If you continually suffer defeat you may might the enemy knocking on your front door, heck, they might try to take ALL of your hexes away. Luckily, they can't! You're home base hex cannot be captured by enemy players (phew!). In addition to this, while you are defending your home hex, your units are fearless and have +1 to initiative BS, and WS. While you have this advantage, you are a target worth going for, as opponents who defeat you in your home base gain more sweet points. You don't need to capture all of someone's hexes before you attack their base (in fact, that makes it much worse), it need only be exposed.

Players may only attack another player's home base once per 2 sessions (4 weeks total). I don't want anyone just sitting there killing someone's base who is a good matchup every week and winning through that cheesy strategy.

How to win! (scoring)
With that the rules for fighting and terrain are established, we can go over how scoring works.
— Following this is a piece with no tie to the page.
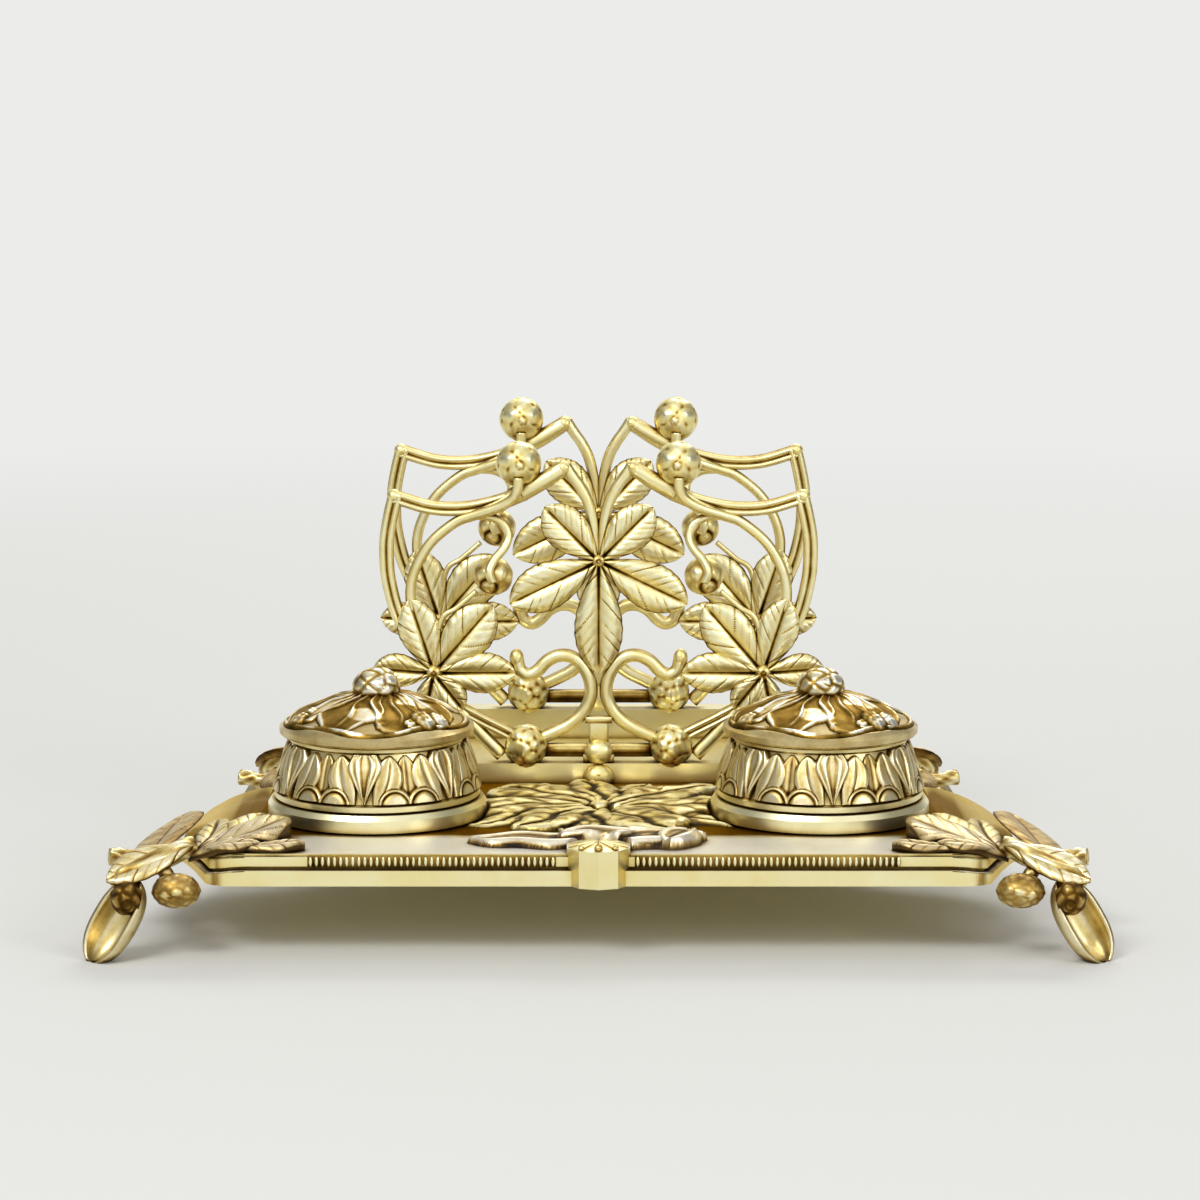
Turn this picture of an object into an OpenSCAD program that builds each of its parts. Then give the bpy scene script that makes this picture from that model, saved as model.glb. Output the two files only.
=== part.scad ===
// Desk inkstand in cast brass: a tray on four chestnut-husk feet, two lidded
// inkwells and a letter rack of two pierced chestnut-leaf plates.
// Millimetres, +X to the right, +Y to the back, +Z up, origin on the table
// under the middle of the tray.

/* [Tray] */
// Length of the straight front edge
front_w = 262; // [240:1:290]
// Width across the two rounded ends
tray_w = 293; // [280:1:320]
// Depth from the front edge to the rear edge
tray_d = 190; // [185:1:210]
// Distance from the front edge to the middle of the rounded ends
end_set = 77; // [70:1:84]
// Width of the rear part that carries the letter rack
rear_w = 200; // [176:1:210]
// Height of the flat top above the table
top_z = 34.5; // [31:0.5:45]
// Depth of the tray's edge, from the flat top down
edge_h = 10.5; // [9:0.5:13]
// Height of the plain band at the foot of the edge
band_h = 5.2; // [3:0.1:6]
// Thickness of the cast top and skirt
tray_t = 3; // [2:0.1:4]
// How far the top falls away towards the ends
end_drop = 10; // [4:0.5:11]

/* [Feet] */
// Reach of a foot beyond the tray's corner
foot_reach = 37; // [30:0.5:42]
// Length of the open husk that stands on the table
husk_l = 30; // [27:0.5:34]
// Width of the husk
husk_w = 16; // [12:0.5:17]
// Diameter of the cast stud that holds a foot to the tray
stud_d = 4; // [3:0.5:5]

/* [Inkwells] */
// Distance between the two wells
well_gap = 153.5; // [150:0.5:160]
// Distance of the wells from the front edge
well_set = 68; // [66:0.5:72]
// Diameter of the turned seat ring
ring_d = 75.6; // [74:0.1:78]
// Height of the seat ring
ring_h = 6.5; // [5:0.1:9]
// Diameter of the body at its foot
body_d = 71; // [66:0.5:73]
// Diameter of the body at its neck
neck_d = 59; // [57:0.5:62]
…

At the end of each session players will score according to their performance in battle, number of tiles, and for any objectives I might have sent out that week.

Map Points:
Each hex you control- 1 points
Each Money Hex you control- 3 points
Having the most Hexes at the end of a session- 3 Points

Battle Points:
Winning a battle using a "Move" order: 3 Points (even if you don't capture the point)
Winning a battle using a "Ambush" order- 2 Points
Winning a battle "Defend" order- 2 Points
Winning a skirmish- 2 Points
Drawing a battle using a "move" or in a skirmish- 1 Point
Winning a battle against a Home Base Hex- 1 point for every hex that player controls.

Objectives-
Objectives will be things like- "Acquire a hex from the player in the lead" or "Win through an ambush move" I will announce these objectives in the emails. The points will vary.